Policy Forum: Cognitive Bias as a Factor in Determining the Efficiency of Sliding Scales
14 Pages Posted: 26 Feb 2024
Date Written: February 19, 2024
Abstract
In tax law, sharp lines occur where a minimal change in a taxpayer’s circumstances results in significantly different legal treatment. Sharp-line tests are criticized because they encourage taxpayers to alter their optimal behaviour for purely tax reasons, thereby producing deadweight loss. The most obvious alternatives to sharp-line tests are sliding scales, which operate by imposing tax proportionately on the basis of where taxpayers fall along a continuum.

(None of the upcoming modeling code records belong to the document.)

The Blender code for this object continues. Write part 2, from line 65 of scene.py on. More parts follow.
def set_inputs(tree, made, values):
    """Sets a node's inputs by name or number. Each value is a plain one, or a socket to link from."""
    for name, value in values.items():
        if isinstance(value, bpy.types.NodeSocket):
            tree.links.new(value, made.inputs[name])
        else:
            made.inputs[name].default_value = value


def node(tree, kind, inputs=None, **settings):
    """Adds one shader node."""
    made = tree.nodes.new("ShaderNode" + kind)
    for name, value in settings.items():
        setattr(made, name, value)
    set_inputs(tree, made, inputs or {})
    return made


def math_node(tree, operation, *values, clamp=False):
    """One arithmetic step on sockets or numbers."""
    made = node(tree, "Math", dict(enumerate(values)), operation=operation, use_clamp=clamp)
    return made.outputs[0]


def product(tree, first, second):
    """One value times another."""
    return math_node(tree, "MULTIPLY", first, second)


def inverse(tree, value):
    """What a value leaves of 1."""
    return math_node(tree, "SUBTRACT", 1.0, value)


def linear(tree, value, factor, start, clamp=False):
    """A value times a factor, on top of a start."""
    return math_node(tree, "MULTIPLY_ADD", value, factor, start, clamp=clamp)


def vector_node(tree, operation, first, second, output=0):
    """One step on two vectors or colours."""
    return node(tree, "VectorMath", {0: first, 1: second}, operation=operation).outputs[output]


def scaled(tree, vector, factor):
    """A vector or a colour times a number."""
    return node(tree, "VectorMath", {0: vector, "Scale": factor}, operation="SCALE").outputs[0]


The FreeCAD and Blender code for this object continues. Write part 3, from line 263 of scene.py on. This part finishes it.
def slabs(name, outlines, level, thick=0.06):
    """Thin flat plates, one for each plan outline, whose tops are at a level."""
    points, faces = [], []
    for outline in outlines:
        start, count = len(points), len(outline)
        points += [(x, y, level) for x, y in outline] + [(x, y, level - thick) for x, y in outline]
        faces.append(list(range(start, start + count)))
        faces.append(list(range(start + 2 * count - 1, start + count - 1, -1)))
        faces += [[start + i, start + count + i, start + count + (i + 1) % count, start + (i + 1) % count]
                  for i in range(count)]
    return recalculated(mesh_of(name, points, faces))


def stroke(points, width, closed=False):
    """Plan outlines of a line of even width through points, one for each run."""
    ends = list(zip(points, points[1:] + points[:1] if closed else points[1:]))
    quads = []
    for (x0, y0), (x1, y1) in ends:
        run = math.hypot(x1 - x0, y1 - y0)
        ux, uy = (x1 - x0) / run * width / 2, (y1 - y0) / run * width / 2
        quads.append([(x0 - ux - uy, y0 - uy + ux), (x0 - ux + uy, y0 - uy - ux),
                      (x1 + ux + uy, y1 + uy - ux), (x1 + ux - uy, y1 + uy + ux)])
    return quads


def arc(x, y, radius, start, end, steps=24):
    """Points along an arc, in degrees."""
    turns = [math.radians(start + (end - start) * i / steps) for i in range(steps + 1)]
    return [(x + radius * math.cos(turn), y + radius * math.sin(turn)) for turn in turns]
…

Scholars, including Edward Fox and Jacob Goldin, have suggested that the adoption of sliding scales in determining tax liability as opposed to the use of sharp-line tests could reduce deadweight loss in many contexts. However, the adoption of sliding scales generally comes at the cost of greater complexity, which can lead taxpayers to make systematic errors in selecting optimal behaviours and can also introduce cognitive biases. This article argues that smoothing existing sharp-line tests may not bring about predicted efficiency gains if such predictions rely on taxpayers behaving optimally. Rather, a more accurate determination of the change in deadweight loss occasioned by a shift from sharp lines to sliding scales would also account for the effects of cognitive bias. In order to illustrate the concepts dealt with herein, this article establishes a simplified example based on tax residence to explain the concepts of deadweight loss, sharp lines, and sliding scales in the context of Fox and Goldin’s suggestion that sliding scales would be more efficient than sharp lines in many circumstances.